# 3. Using H1st.AI to Encode Human Insights as a Model and Harmonize Human + ML in a H1st.Graph

### 3a. Use case analysis: turning on safe-mode vs post-moterm analysis

The H1ST.AI approach to this problem begins by thinking about the end-users of the decision system, and their uses cases.

What are the use cases for such Automotive Cybersecurity system? We can envision two distinctive use cases:
  1. The onboard intrusion detection system can detect an attack event in realtime and set the car into a safe mode so that drivers can safely get to a safe location and not be stuck in the highway with malfunctioning cars.
  2. An security expert could review the attack in post-mortem mode, in which the IDS provides message-by-message attack vs normal classification.

For use case #1 "safe mode triggering by attack event detection", the ML requirement is that it has near-zero FPR. 

To give an example, each second might contain 100 of CAN messages per car. If we have a fleet with just 1000 cars, each driven 1h per day, then a FPR of 0.00001 at message-level still means that each day we have 0.00001 x 100msg x 3600s x 1000cars = 3600 false positive events per day!

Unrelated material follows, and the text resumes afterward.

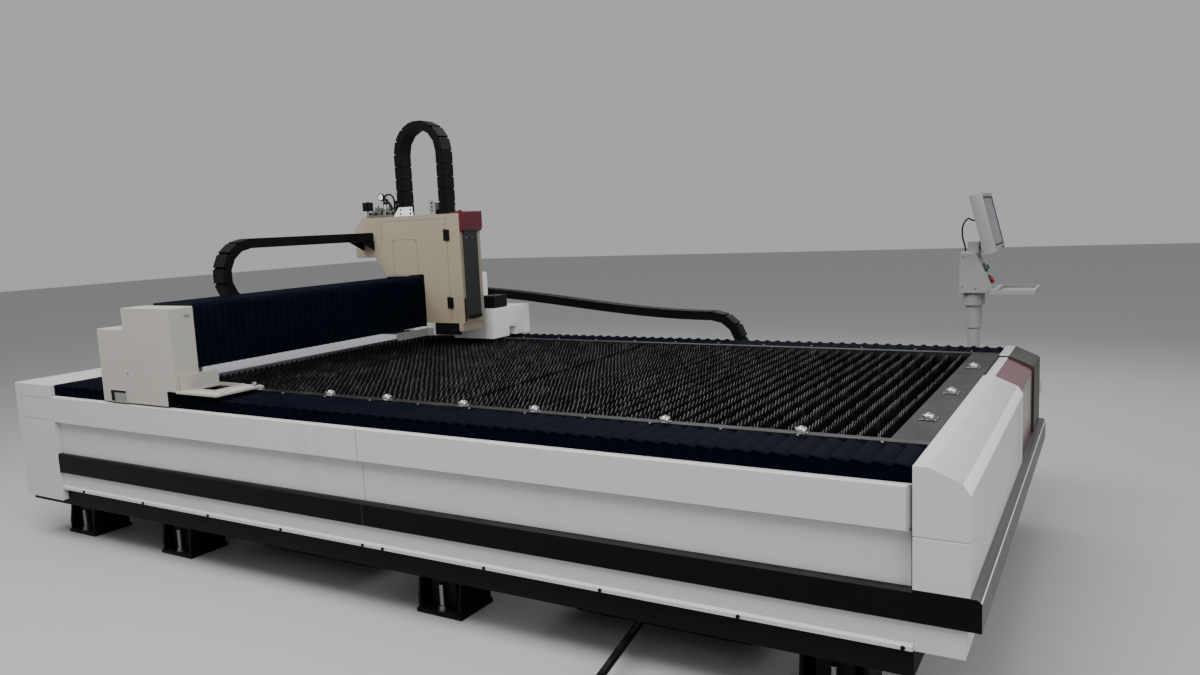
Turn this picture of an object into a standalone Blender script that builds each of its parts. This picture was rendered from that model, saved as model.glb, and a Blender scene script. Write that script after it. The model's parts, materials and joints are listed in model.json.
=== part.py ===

Additionally, for deployment & anticipated regulatory purpose, the system should behave robustly and explainably. While explainability is a complex subject, we meant that one could anticipate the system’s behavior reasonably well, as well as for legal/regulation purposes. As we saw with iForest or GBM ML models, they don’t quite meet this requirement, as it is hard to explain precisely how these models classify attacks, even if they can achieve good accuracy.

For use case #2 "post-morterm analysis", it turns out that the requirement is very different. Some FPR could be traded off for higher TPR for post-mortem. And the system might not need to highly explainable as it is after all the jobs of the security experts to analyze the attacks in depth and make the final decisions.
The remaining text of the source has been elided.